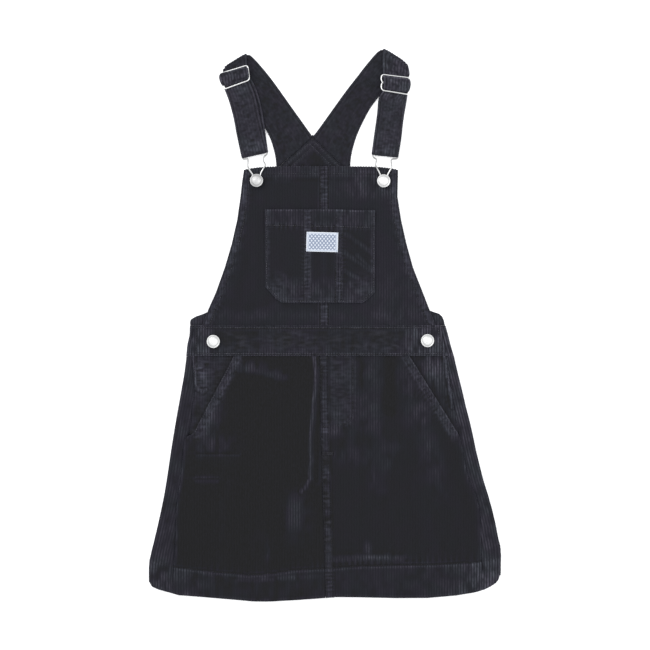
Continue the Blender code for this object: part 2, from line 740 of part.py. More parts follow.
def even_round(points, count):
    """A closed smooth curve (Catmull-Rom) through the points, read at even steps along its length."""
    knots = np.array(points)
    before, after = np.roll(knots, 1, axis=0), np.roll(knots, -1, axis=0)
    last = np.roll(knots, -2, axis=0)
    t = np.linspace(0.0, 1.0, 12, endpoint=False)[None, :, None]
    fine = 0.5 * (
        2 * knots[:, None]
        + (after - before)[:, None] * t
        + (2 * before - 5 * knots + 4 * after - last)[:, None] * t**2
        + (3 * knots - before - 3 * after + last)[:, None] * t**3
    )
    fine = fine.reshape(-1, 3)
    steps = np.linalg.norm(np.roll(fine, -1, axis=0) - fine, axis=1)
    length = np.concatenate([[0.0], np.cumsum(steps)])
    closed = np.concatenate([fine, fine[:1]])
    wanted = np.linspace(0.0, length[-1], count, endpoint=False)
    return np.stack([np.interp(wanted, length, closed[:, k]) for k in range(3)], axis=1)


def hook(side, finish, parts):
    path = [(p.x, p.y, p.z) for p in HOOKS[side]]
    return wire("hook_" + side, even_round(path, HOOK_POINTS), finish, parts)


def slider(side, finish, parts, cutters):
    """A wire frame whose short sides are pinched at the middle bar, joined with that bar."""
    form = SLIDERS[side]
    high, low = form.top_z, form.bottom_z
    corners = [
        Vector((*form.top_left, high)),
        Vector((*form.top_right, high)),
        Vector((*form.bottom_right, low)),
        Vector((*form.bottom_left, low)),
    ]
    middle = sum(corners, Vector()) / 4
    path = []
    for k, corner in enumerate(corners):
        to_last = (corners[k - 1] - corner).normalized() * SLIDER_CORNER
        to_next = (corners[(k + 1) % 4] - corner).normalized() * SLIDER_CORNER
        path += [corner + to_last, corner + (to_last + to_next) * 0.3, corner + to_next]
        if k in (1, 3):
            half = (corner + corners[(k + 1) % 4]) / 2
            inward = (middle - half).normalized() * SLIDER_PINCH
            path += [half.lerp(corner, 0.3), half + inward, half.lerp(corners[(k + 1) % 4], 0.3)]
    frame = wire("frame_curve_" + side, path, None, parts)
    mesh = bpy.data.meshes.new_from_object(frame.evaluated_get(bpy.context.evaluated_depsgraph_get()))
    bpy.data.objects.remove(frame)
    mesh.name = "slider_" + side
    made = add_object("slider_" + side, mesh, finish, parts)

    start = (corners[0] + corners[3]) / 2
    end = (corners[1] + corners[2]) / 2
    inset = (end - start).normalized() * SLIDER_PINCH
    start, end = start + inset, end - inset
    bar_mesh = bpy.data.meshes.new("middle_bar_" + side)
    bar = bmesh.new()
    bmesh.ops.create_cone(
        bar,
        cap_ends=True,
        segments=8,
        radius1=WIRE_RADIUS * 0.9 * MM,
        radius2=WIRE_RADIUS * 0.9 * MM,
        depth=(end - start).length * MM,
    )
    bar.to_mesh(bar_mesh)
    bar.free()
    cutter = add_object("middle_bar_" + side, bar_mesh, None, cutters)
    cutter.location = (start + end) / 2 * MM
    cutter.rotation_euler = (end - start).to_track_quat("Z", "Y").to_euler()
    cutter.hide_render = True
    cutter.display_type = "WIRE"
    join = made.modifiers.new("middle bar", "BOOLEAN")
    join.operation = "UNION"
    join.object = cutter
    return made


def button(name, finish, parts):
    """A turned button: a shank on the cloth, and a domed head with a raised rim and an inner ring."""
    spec = BUTTONS[name]
    on_bib = spec.y > 0
    ground = bib_height(spec.x, spec.y) if on_bib else band_height(spec.x, spec.y)
    under = spec.shank
    # Radius and height of the profile, from the top of the dome down to the foot of the shank.
    outline = [
        (0.0, under + 2.0),
        (3.2, under + 1.9),
        (5.2, under + 1.6),
        (6.4, under + 1.3),
        (7.0, under + 1.75),
        (7.9, under + 1.7),
        (BUTTON_RADIUS, under + 1.1),
        (BUTTON_RADIUS - 0.1, under + 0.3),
        (7.6, under),
        (SHANK_RADIUS, under),
        (SHANK_RADIUS, GAP),
        (0.0, GAP),
    ]
    mesh = bpy.data.meshes.new(name)
    profile = bmesh.new()
    verts = [profile.verts.new((r * MM, 0.0, z * MM)) for r, z in outline]
    for one, two in zip(verts, verts[1:]):
        profile.edges.new((one, two))
    profile.to_mesh(mesh)
    profile.free()
    made = add_object(name, mesh, finish, parts)
    made.location = (spec.x * MM, spec.y * MM, ground * MM)
    spin = made.modifiers.new("turned", "SCREW")
    spin.steps = 20
    spin.render_steps = 20
    spin.use_merge_vertices = True
    spin.merge_threshold = 0.00001
    return made


def build():
    clear_scene()
    parts = collection("dungaree_dress")
    cutters = collection("cutters", hidden=True)
    corduroy = material("corduroy", (0.020, 0.019, 0.027), 0.9)
    woven = material("label", (0.55, 0.62, 0.72), 0.7)
    steel = material("steel", (0.62, 0.62, 0.63), 0.3, 1.0)

    skirt_back(corduroy, parts)
    waistband_back(corduroy, parts)
    back_bib(corduroy, parts)
    for side in ("left", "right"):
        pocket_facing(side, corduroy, parts)
        skirt_front(side, corduroy, parts)
        bib_half(side, corduroy, parts)
    waistband_front(corduroy, parts)
    for which in ("left", "middle", "right"):
        bib_pocket(which, corduroy, parts)
    label(woven, parts)

    left_slider = (LEFT_SLIDER_ENTRY, LEFT_SLIDER_BAR, LEFT_SLIDER_EXIT)
    right_slider = (RIGHT_SLIDER_ENTRY, RIGHT_SLIDER_BAR, RIGHT_SLIDER_EXIT)
    strap(
        "strap_left", LEFT_BACK, LEFT_SHOULDER, left_slider, LEFT_FRONT, LEFT_LOOP, LEFT_RETURN, corduroy, parts
    )
    strap(
        "strap_right",
        RIGHT_BACK,
        RIGHT_SHOULDER,
        right_slider,
        RIGHT_FRONT,
        RIGHT_LOOP,
        RIGHT_RETURN,
        corduroy,
        parts,
    )
    for side in ("left", "right"):
        slider(side, steel, parts, cutters)
        hook(side, steel, parts)
    for name in BUTTONS:
        button(name, steel, parts)


build()
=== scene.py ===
# %% [markdown]
# # A child's corduroy dungaree dress, laid flat with its front up
#
# The dress is sewn from wide-wale corduroy: a cotton cloth whose pile stands in soft ribs about 3 mm apart. A
# bib and a back piece rise from a waistband, an A-line skirt hangs below it, and two straps come over the
# shoulders to hooks on the bib's buttons. Every cloth piece is worked out here as a surface: arrays of x, y
# and height for a whole panel at once. Sizes are in millimetres until a mesh is made.

# %% Load the fixed frame
import math
from collections import namedtuple
from functools import partial

import bpy
import numpy as np
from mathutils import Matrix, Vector


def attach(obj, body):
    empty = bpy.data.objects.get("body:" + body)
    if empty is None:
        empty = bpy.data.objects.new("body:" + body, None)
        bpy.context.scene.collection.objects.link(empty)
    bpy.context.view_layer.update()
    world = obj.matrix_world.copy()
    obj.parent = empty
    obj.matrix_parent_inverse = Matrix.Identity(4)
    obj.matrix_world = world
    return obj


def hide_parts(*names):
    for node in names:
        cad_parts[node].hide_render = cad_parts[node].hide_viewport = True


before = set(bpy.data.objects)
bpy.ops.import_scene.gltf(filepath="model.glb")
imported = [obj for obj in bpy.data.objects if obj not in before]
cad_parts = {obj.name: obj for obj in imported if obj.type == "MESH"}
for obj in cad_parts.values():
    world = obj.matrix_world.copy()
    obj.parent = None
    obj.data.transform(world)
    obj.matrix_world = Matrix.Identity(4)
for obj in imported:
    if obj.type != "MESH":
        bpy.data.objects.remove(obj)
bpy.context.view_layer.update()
MM = 0.001

# %% [markdown]
# ## Small tools for whole arrays
#
# A garment's relief is a sum of simple rises: a step where cloth is folded double, a soft ridge along a fold,
# a groove under a row of stitches. Each tool below takes arrays of any shape and gives an array of the same
# shape, so one line of code shapes a whole panel.

# %% Steps, ridges and tables
def smooth(t):
    """0 up to t = 0, 1 from t = 1, and an S between: t squared times (3 - 2t)."""
    t = np.clip(t, 0, 1)
    return t * t * (3 - 2 * t)


def rise(value, start, width):
    """0 up to a start, 1 from a width further on, and an S between."""
    return smooth((value - start) / width)


def fall(value, end, width):
    """1 up to a width before an end, 0 from the end on, and an S between."""
    return smooth((end - value) / width)


def bump(distance, width):
    """1 on a line, fading on both sides: e to the minus (distance / width) squared."""
    return np.exp(-((distance / width) ** 2))


def patch(x, y, middle_x, middle_y, wide, long):
    """1 at a middle, fading all round it: the bump of the distance measured in these two reaches."""
    return bump(np.hypot((x - middle_x) / wide, (y - middle_y) / long), 1)


def table(kind, rows):
    """A table whose rows have the columns of a named kind."""
    return [kind(*row) for row in rows]


def read(rows, value, name):
    """A table's column at any values of its first column, along straight lines between its rows."""
    return np.interp(value, [row[0] for row in rows], [getattr(row, name) for row in rows])


def highest(*values):
    """The highest of several arrays at each place."""
    return np.max(values, axis=0)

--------

Problem description: Reproduce exactly the lines from the line with "(LEFT_SLIDER_ENTRY, LEFT_SLIDER_BAR, LEFT_SLIDER_EXIT)" to the line with "obj.parent = None", both end lines included.

Solved problem:
    left_slider = (LEFT_SLIDER_ENTRY, LEFT_SLIDER_BAR, LEFT_SLIDER_EXIT)
    right_slider = (RIGHT_SLIDER_ENTRY, RIGHT_SLIDER_BAR, RIGHT_SLIDER_EXIT)
    strap(
        "strap_left", LEFT_BACK, LEFT_SHOULDER, left_slider, LEFT_FRONT, LEFT_LOOP, LEFT_RETURN, corduroy, parts
    )
    strap(
        "strap_right",
        RIGHT_BACK,
        RIGHT_SHOULDER,
        right_slider,
        RIGHT_FRONT,
        RIGHT_LOOP,
        RIGHT_RETURN,
        corduroy,
        parts,
    )
    for side in ("left", "right"):
        slider(side, steel, parts, cutters)
        hook(side, steel, parts)
    for name in BUTTONS:
        button(name, steel, parts)


build()
=== scene.py ===
# %% [markdown]
# # A child's corduroy dungaree dress, laid flat with its front up
#
# The dress is sewn from wide-wale corduroy: a cotton cloth whose pile stands in soft ribs about 3 mm apart. A
# bib and a back piece rise from a waistband, an A-line skirt hangs below it, and two straps come over the
# shoulders to hooks on the bib's buttons. Every cloth piece is worked out here as a surface: arrays of x, y
# and height for a whole panel at once. Sizes are in millimetres until a mesh is made.

# %% Load the fixed frame
import math
from collections import namedtuple
from functools import partial

import bpy
import numpy as np
from mathutils import Matrix, Vector


def attach(obj, body):
    empty = bpy.data.objects.get("body:" + body)
    if empty is None:
        empty = bpy.data.objects.new("body:" + body, None)
        bpy.context.scene.collection.objects.link(empty)
    bpy.context.view_layer.update()
    world = obj.matrix_world.copy()
    obj.parent = empty
    obj.matrix_parent_inverse = Matrix.Identity(4)
    obj.matrix_world = world
    return obj


def hide_parts(*names):
    for node in names:
        cad_parts[node].hide_render = cad_parts[node].hide_viewport = True


before = set(bpy.data.objects)
bpy.ops.import_scene.gltf(filepath="model.glb")
imported = [obj for obj in bpy.data.objects if obj not in before]
cad_parts = {obj.name: obj for obj in imported if obj.type == "MESH"}
for obj in cad_parts.values():
    world = obj.matrix_world.copy()
    obj.parent = None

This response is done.